Me llama la atención que en su descripción de la ascensión a la Montaña Blanca Saramago se la ventilase en unas pocas líneas y que en ella sólo cuenten referencias a su edad y a las dificultades del descenso donde había riesgo de resbalar constantemente, amén de esa mención a sus piernas que parecían tarugos al final del recorrido. Me hubiera gustado más un Saramago describidor del espléndido paisaje de Lanzarote, de su soledad, no sé, esas cosas que corren por dentro de uno cuando se encuentra frente a un paisaje bello y desolador. Mi experiencia circuncaminando Lanzarote fue tan excepcional, era mi primera visita a las islas, que cada detalle de aquella caminata quedó grabado en mí con el especial sabor de quien ha descubierto un mundo nuevo.

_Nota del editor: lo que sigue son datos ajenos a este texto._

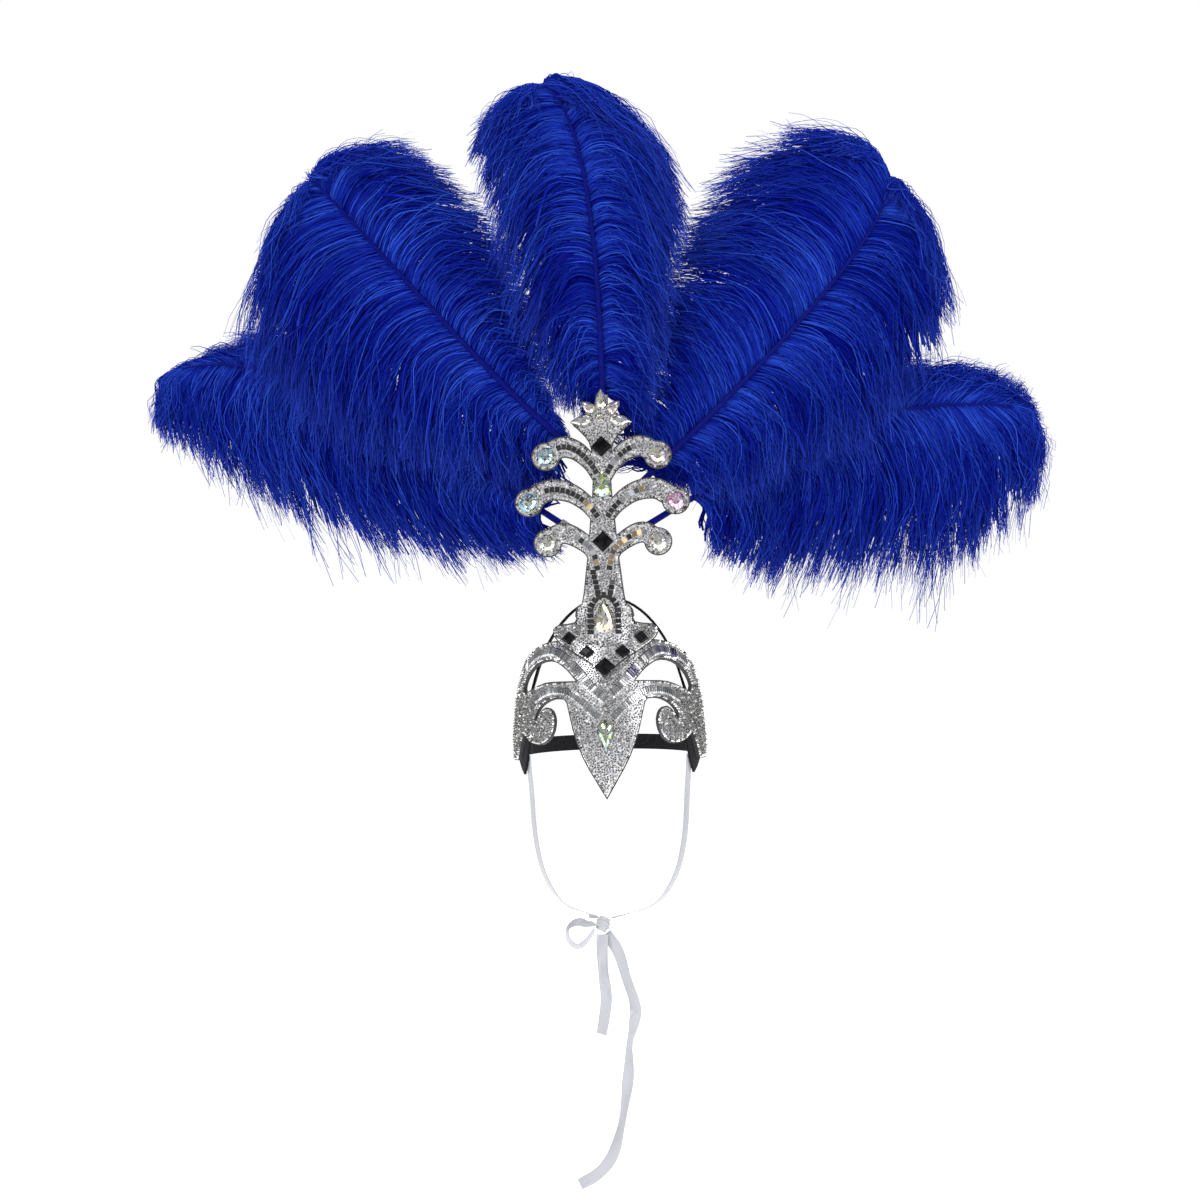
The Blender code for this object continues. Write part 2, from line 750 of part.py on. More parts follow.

Hoy, mientras tumbado en la hierba entre los peñascos, recordaba a este hombre bueno, tuve ese alumbre de percepción que me asalta de tanto en tanto de que mientras vivamos es necesario buscar un equilibro entre la vida personal y aquella otra que nos pide hacer algo para cambiar las cosas del mundo. El día anterior había tenido un cruce de comentarios en FB con el amigo José Antonio (Cive en las redes sociales), él siempre dando el callo en ese frente de conseguir una renta básica y universal o en la defensa de los derechos humanos, en el que yo, sirviéndome de una cita de Saramago, aludía a la imposibilidad de hacer nada en un mundo en donde la alienación al servicio de los poderes de siempre devora a tan enorme cantidad de ciudadanos. No es que no nos pusiéramos de acuerdo, él desde la actividad y yo desde los imponderables, pero es un asunto que queda sin resolver, que no sé resolver.





Como somos miles los lectores silentes, quise decir que vi, leí y aplaudo.
ResponderEliminarLeía en otro día un pensamiento algo conmovedor en Cuaderno de Lanzarote. Saramago cerraba los ojos y se imaginaba conversando por encima de fronteras y creencias con todos sus lectores hasta el fin de sus días. Si eso fuera posible seguro que en esa reunión encontraríamos esos millones de lectores silentes que, al igual que Saramago, queremos un mundo diferente.